Women leading on the football field

Blitz flag football team co captains Dia Lee on the left and Ma Lee Vang, June 23, 2013.  MPR photo/Dan Olson
Blitz flag football team co captains Dia Lee on the left and Ma Lee Vang, June 23, 2013. MPR photo/Dan Olson
dia and ma lee
Blitz flag football team co captains Dia Lee on the left and Ma Lee Vang, June 23, 2013. MPR photo/Dan Olson

My not very illustrious high school athletic career included a stint as a member of a nine-player football team. It's a lot of work covering the field with only nine players and I still have high regard for those who make the effort. So, I was delighted recently to meet Dia Lee and Ma Lee Vang, members of a Twin Cities' Hmong American women's nine-player flag football team called the Blitz.

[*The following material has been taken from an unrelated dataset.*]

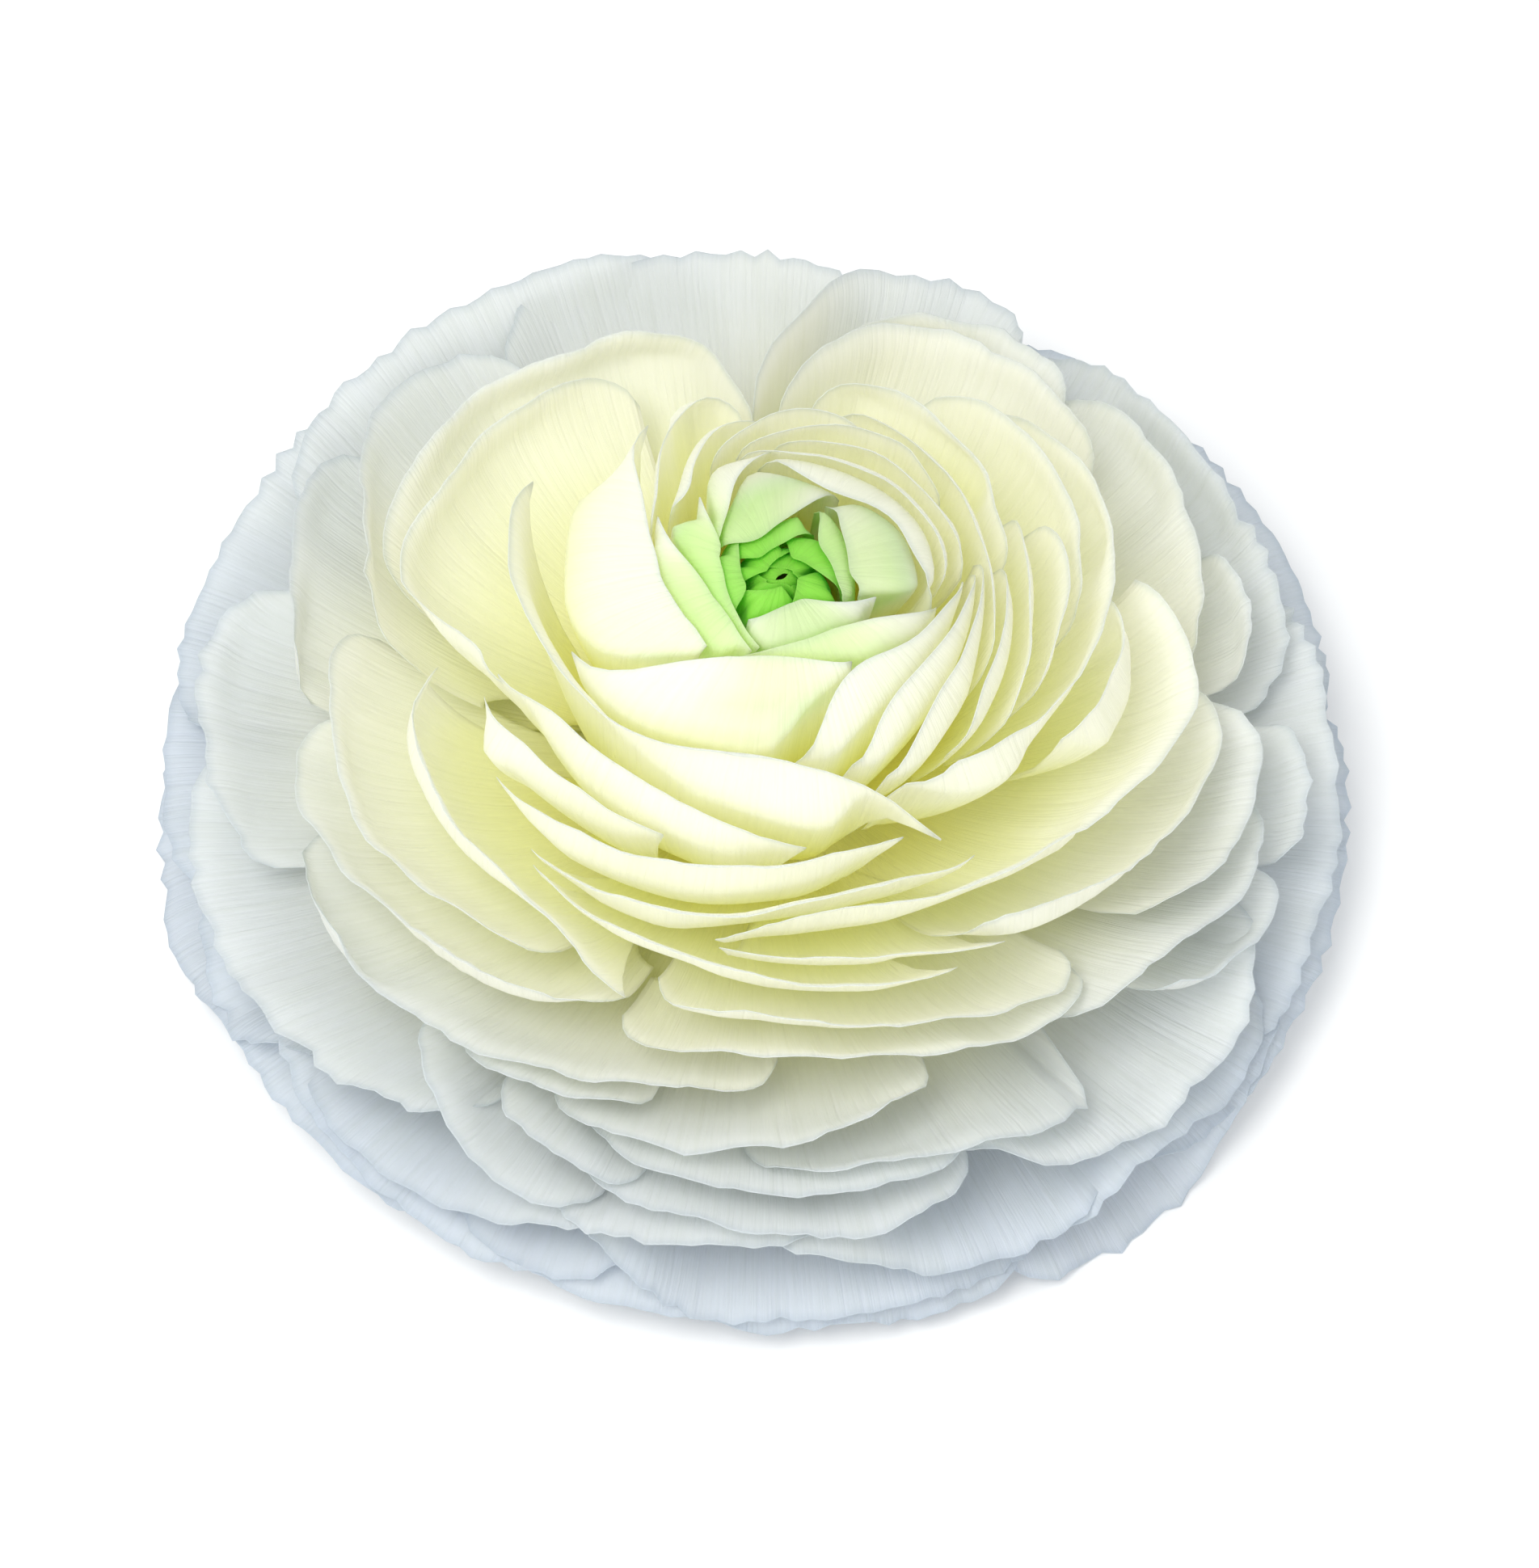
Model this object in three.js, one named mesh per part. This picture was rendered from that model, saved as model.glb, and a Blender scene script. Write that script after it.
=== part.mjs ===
// Cut ranunculus flower head, millimetres, +Z up, resting face up on its lowest petals.
import * as THREE from 'three';

const HEAD_RADIUS = 50.3; // how far the lowest petals reach from the axis
const HEAD_HEIGHT = 43.2; // top of the green eye above the surface
const PETAL_THICKNESS = 0.26;
const STACK_SHEET = 0.26; // sheet thickness the petal lines below are drawn for
const STACK_SHARE = 0.6; // how much of each thicker petal pushes the next ones out
const CLEARANCE = 0.35; // gap between a petal claw and the receptacle
const LEAN_SIDE = 1.7; // the crown leans this far to +X
const LEAN_FRONT = 2.4; // and the eye this far to -Y
const CORE_TOP = [2.0, 20.0]; // radius and height where the innermost petals start
const CORE_FOOT = [8.2, 7.6]; // radius and height where the outermost petals start
const STEM_RADIUS = 2.7;
const STEM_BORE = 1.3;
const STEM_CUT = 1.2; // height of the cut end above the surface
const BULGE_GAP = 0.9; // between a closed petal's belly and the rim outside it
const SEPAL_COUNT = 5;
const SEPAL_LENGTH = 13;
const SEPAL_WIDTH = 7;
const SEPAL_THICKNESS = 0.5;
const COLUMN_STEP = 12; // degrees between the facets of a petal
const ROWS = 6;

// One row per nested petal line, from the eye to the floor. "level" is the distance in mm
// from the crown along the dome of rims; the line runs from the core past bend and shoulder.
const LINES = [
  { level: 0, bend: [2.4, 28], shoulder: [4, 41.5], rim: [0, 43.2] },
  { level: 5, bend: [4, 27], shoulder: [7.5, 42], rim: [5, 43.2] },
  { level: 9, bend: [6, 25], shoulder: [11.5, 40.5], rim: [9, 42.6] },
  { level: 15.8, bend: [10, 21], shoulder: [17, 35], rim: [15, 39.5] },
  { level: 22.8, bend: [13, 17], shoulder: [21.5, 29], rim: [21, 35.8] },
  { level: 28.9, bend: [16, 14.8], shoulder: [25.5, 24], rim: [26, 32.4] },
  { level: 35, bend: [18, 13], shoulder: [29, 20], rim: [31, 28.8] },
  { level: 41.3, bend: [20, 11.6], shoulder: [32.5, 17], rim: [36, 25] },
  { level: 50.2, bend: [23, 9.6], shoulder: [37, 13.6], rim: [43, 19.5] },
  { level: 55.5, bend: [24, 8.2], shoulder: [39.5, 10.8], rim: [46.5, 15.5] },
  { level: 63, bend: [25, 6.4], shoulder: [42, 8], rim: [49, 8.5] },
  { level: 71.6, bend: [26, 4.8], shoulder: [43.5, 5.4], rim: [50.3, 0.3] },
];
const LAST_LEVEL = LINES[LINES.length - 1].level;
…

You can hear more about Hmong American women playing flag football today in a new episode of Minnesota Sounds and Voices as part of All Things Considered.

Nine player football is two positions short of the standard 11 players. The action seems faster, crisper and plays take less time to develop because, well, there are fewer bodies to move around the field.

Dia, Ma Lee and dozens of other young Twin Cities Hmong American women will compete Saturday and Sunday, July 6th and 7th as part of the Hmong Freedom Celebration in St. Paul.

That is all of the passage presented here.